Because the statute provides a clear, consistent, and just approach to settling disputes between finders and owners of stray domesticated animals, and because it includes safeguards to protect pet owners from theft, I respectfully dissent. I am authorized to say that Chief Justice Allen joins in this dissent.
1. Vermont's impounding law also applies to “beasts” and allows a person to impound any “beast” found on his land doing damage. 20 V.S.A. § 3411. Like the lost-property statute, where the true owner is unknown, the impounder must post notice. Id. § 3420. The impounder may sell the animal if the owner fails to appear within thirty days and claim it, but must return it when the owner appears and compensates the impounder for the damage and for the expense of keeping and advertising the animal. Id. § 3421.
2. The Court also supports its holding with the assertion that pet dogs are not sold at auction. 167 Vt. at ----, ----, 702 A.2d at 632, 633. In fact, however, it is not uncommon for dogs and cats to be sold at auction to research facilities.
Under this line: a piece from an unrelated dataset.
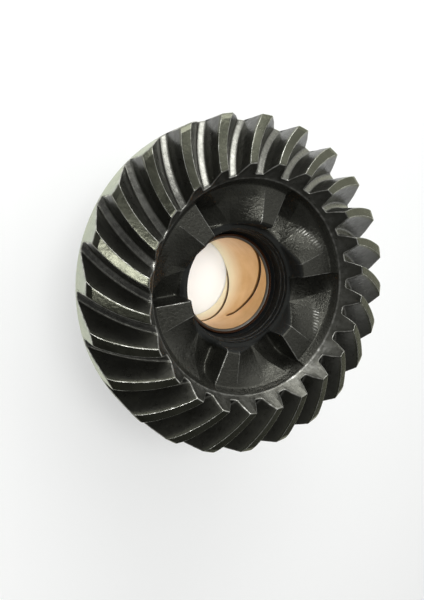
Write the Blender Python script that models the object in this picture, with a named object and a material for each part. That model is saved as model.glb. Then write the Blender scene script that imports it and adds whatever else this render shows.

See 7 U.S.C. § 2137 (“It shall be unlawful for any research facility to purchase any dog or cat from any person except an operator of an auction sale subject to section 2142 of this title or a person holding a valid license as a dealer or exhibitor․”) (emphasis added); see also 27 V.S.A. § 1105 (providing for sale of unclaimed property at public auction).
3. A person commits the crime of interference with domestic animals if he “confines or secretes a domestic animal owned by another, with the intention of concealing its identity or the identity of its owner” or if he conceals “the fact that the animal is licensed by removing the collar, harness or identification ․ from any ․ domestic animal owned by another.” 13 V.S.A. § 361(a) (original version at 13 V.S.A. § 482). The crime is punishable by imprisonment for up to one year or a fine up to $2,000, or both. Id. § 361(b).